Nunca me incomodou tanto como desta vez a postura da Câmara de Vereadores de Cuiabá. A Casa exige um respeito que ela mesma não oferece. Demonstra estar mais preocupada com a indumentária alheia do que propriamente com os trabalhos pertinentes a ela, ou seja, fiscalizar o executivo e os bons desígnios à coletividade. Mas, vamos aos fatos. Como repórter de TV fico no comando da equipe, a qual defendo, mas sempre com justiça, sem excessos.
Foi triste e limitante, não constrangedor, porque a vergonha deveria ser dos operadores da regra, mas na cobertura jornalística da última sessão da Câmara dos Vereadores o repórter cinematográfico que integra a minha equipe, foi impedido de captar imagens no ambiente devido, no plenário da casa. O motivo é que o profissional, com mais de 20 anos de atuação, estava sem gravata!
Isso mesmo, a ausência de um pedaço de tecido atado à garganta comprometeu a qualidade do trabalho da equipe. Nos olhos do cinegrafista nasceu imediata preocupação, pois ele não poderia levar a empresa o melhor do seu trabalho, como se compromete na condição de profissional. Esse mesmo repórter cinematográfico, assim como eu, é profissional da imprensa de todas as editorias, pois somos generalistas, cobrimos esporte, política, polícia, economia, judiciário, etc., e muitas vezes não sabemos que sorte de assunto, tema ou mesmo os lugares aos quais iremos. É sempre uma surpresa, todos os dias.
E ao sermos surpreendidos com a mudança repentina de pauta, algo comum no jornalismo, o repórter cinematográfico antecipou que teria problemas. O blazer estava de prontidão, mas a gravata não. Afinal, nem ficaria bem, pois ele estava de camisa esportiva, com mangas curtas. E, francamente, um profissional que mantém 80% de suas atividades externas, sem a necessidade de exibir ao público em massa, o seu visual, seu look, não deveria ser obrigado a utilizar gravata, e olha, que essa peça nem combina muito com Cuiabá, não em plena luz (e calor) do dia. Talvez útil fosse aos repórteres cinematográficos apenas para enxugar o pesado suor de quem atura os climas mais adversos por aqui, captando imagens em quaisquer circunstâncias, pois eles também são testemunhas da vida.
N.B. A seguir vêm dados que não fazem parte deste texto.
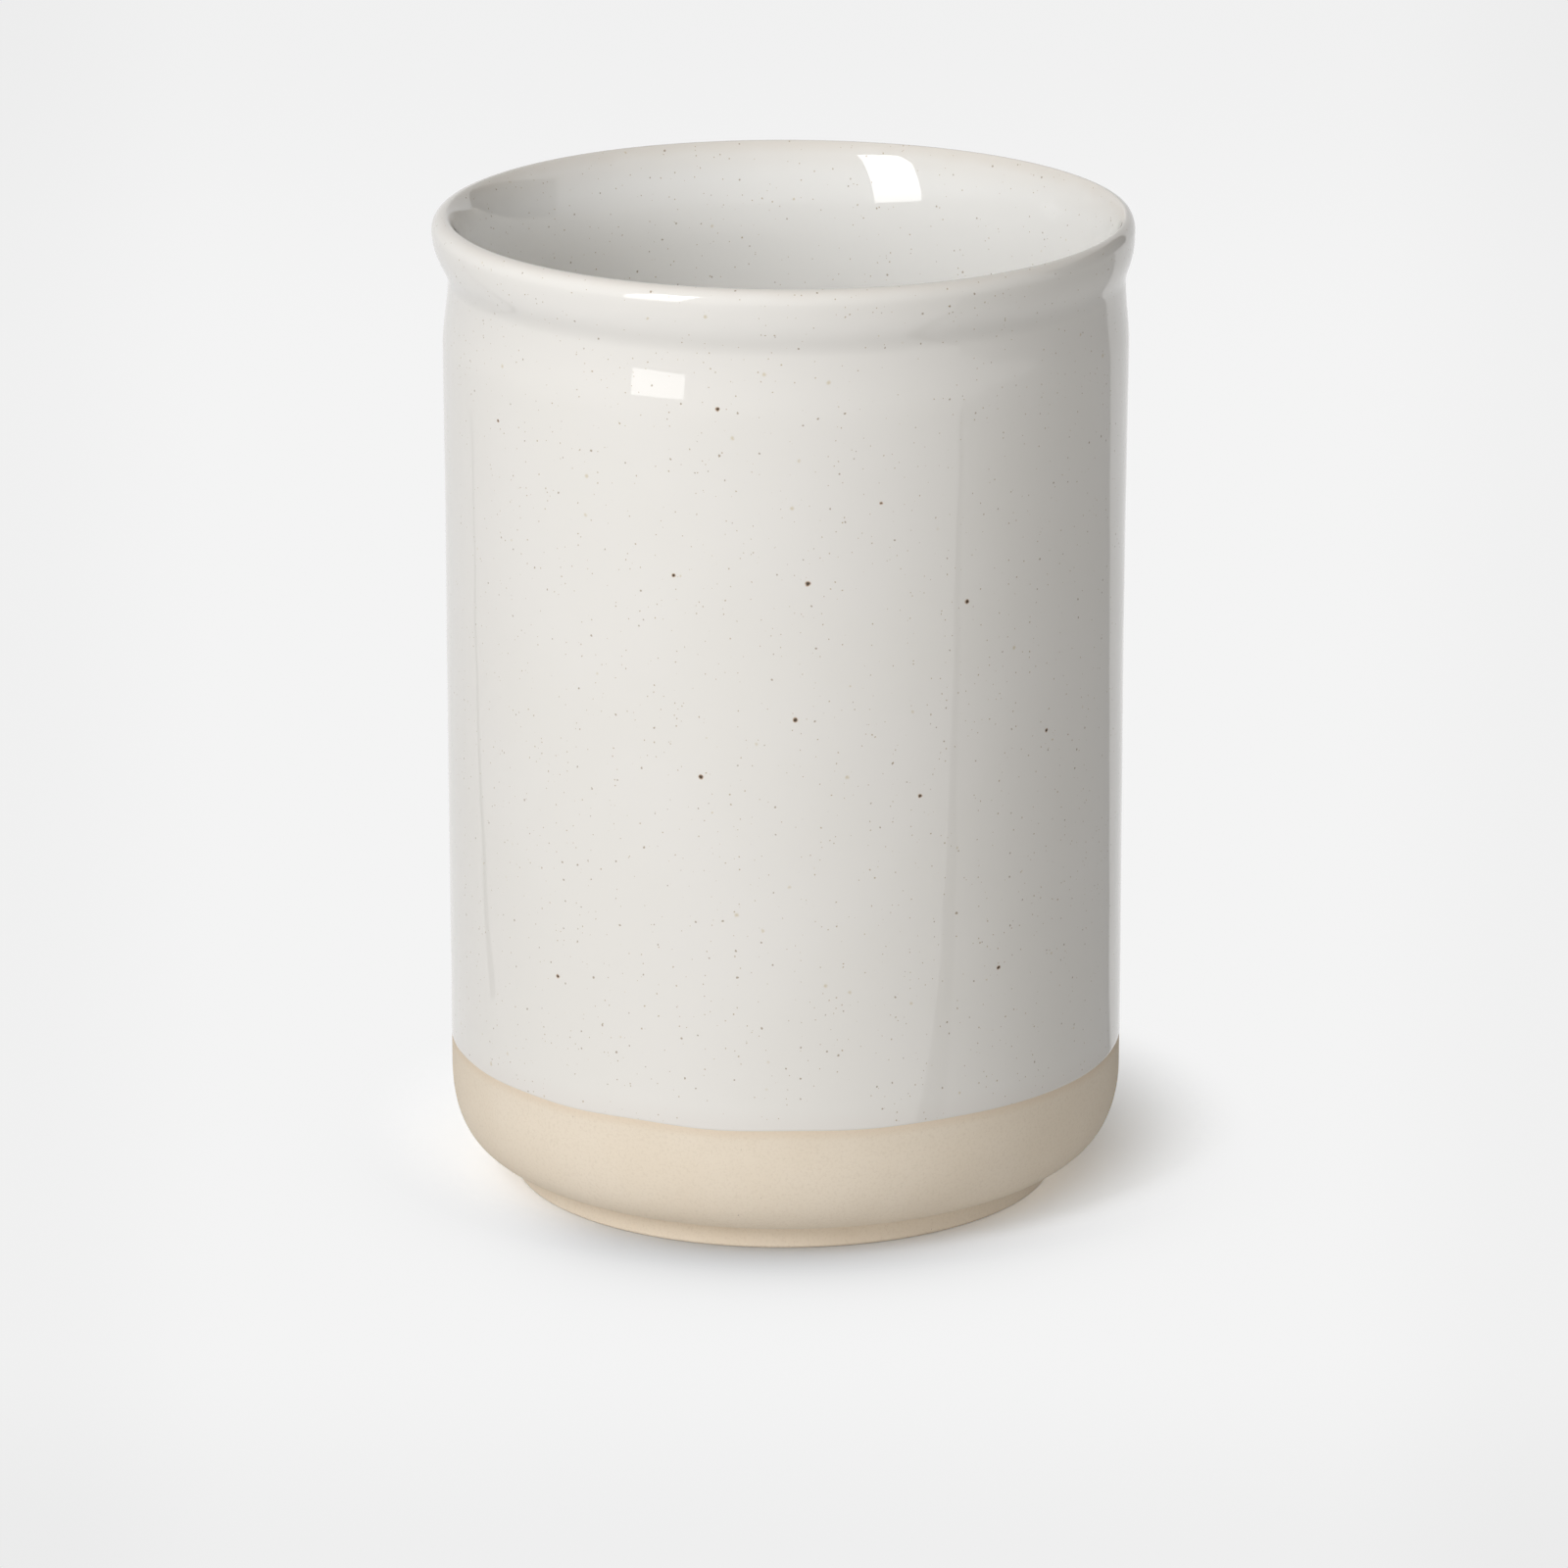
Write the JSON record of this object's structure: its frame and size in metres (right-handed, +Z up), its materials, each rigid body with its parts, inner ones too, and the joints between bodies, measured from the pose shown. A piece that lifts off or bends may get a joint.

Mas, ele sabia; o esquecimento da gravata seria imperdoável para a respeitável Câmara de Vereadores. Minhas tentativas de abrir exceções na Casa de Leis foram em vão. Como repórter lamentei pelo meu parceiro de trabalho, pois a qualidade da informação de imagens que levaríamos a casa dos mais de dois milhões de mato-grossenses talvez chegasse comprometida. E de fato chegou, mas quem assistiu a reportagem percebeu que a notícia mais uma vez evidenciava fatos assombrosos da casa. Os holofotes estavam sobre o vereador Felipe Wellaton que se tornou quase um eremita no parlamento municipal, onde muitas costas estão viradas para ele, talvez por exercer a finalidade real que deveria ser pertinente a todos os nobres mandatários: fiscalizar não o guarda-roupa alheio, mas a ética política, as ações da própria casa, assim como os trabalhos do Executivo.
Francamente, a ausência de gravata, não coloca em xeque o respeito de um profissional da imprensa para com a dita casa. No entanto, os nobres colegas, os vereadores - não todos é claro, mas grande parte -, deveriam honrar então esta peça tão nobre, tão impositiva de respeito, e distribuir assim tal postura, mais respeito à sociedade, não especificamente a imprensa, mas ao cidadão. Afinal, quando uma autoridade fala à imprensa não são aos jornalistas os esclarecimentos, mas à sociedade, pois nós jornalistas e radialistas somos apenas porta vozes.
Então, sugiro abolir a tal gravata dos profissionais da imprensa e que tal peça tão fundamental para a Câmara de Vereadores seja utilizada pelos vereadores imbuída dos seus muitos significados. Por exemplo: num passado bem distante, no Egito, a gravata tinha como função proteger os mortos dos perigos da eternidade. Se fossemos converter esse simbolismo para os dias atuais poderíamos entender que servia então para os vereadores protegerem os cofres públicos da corrupção que assola, das negociatas públicas que empurram para a mediocridade a estrutura educacional municipal pública, assim, como a saúde, o transporte, as ruas não pavimentadas e o esgoto fétido que escorre a céu aberto.
Nosso parlamentares ainda poderiam deixar de lado apenas o lado glamoroso do tecido como gesto repetitivo da cultura romana, usada pelos oradores com o objetivo de aquecer suas gargantas. Bem, poderíamos sim aquecer algo aqui, como o respeito, a liberdade de imprensa, as boas praticas da gestão pública, o bom senso... Menos gravata, e, por favor, mais respeito com a coisa pública.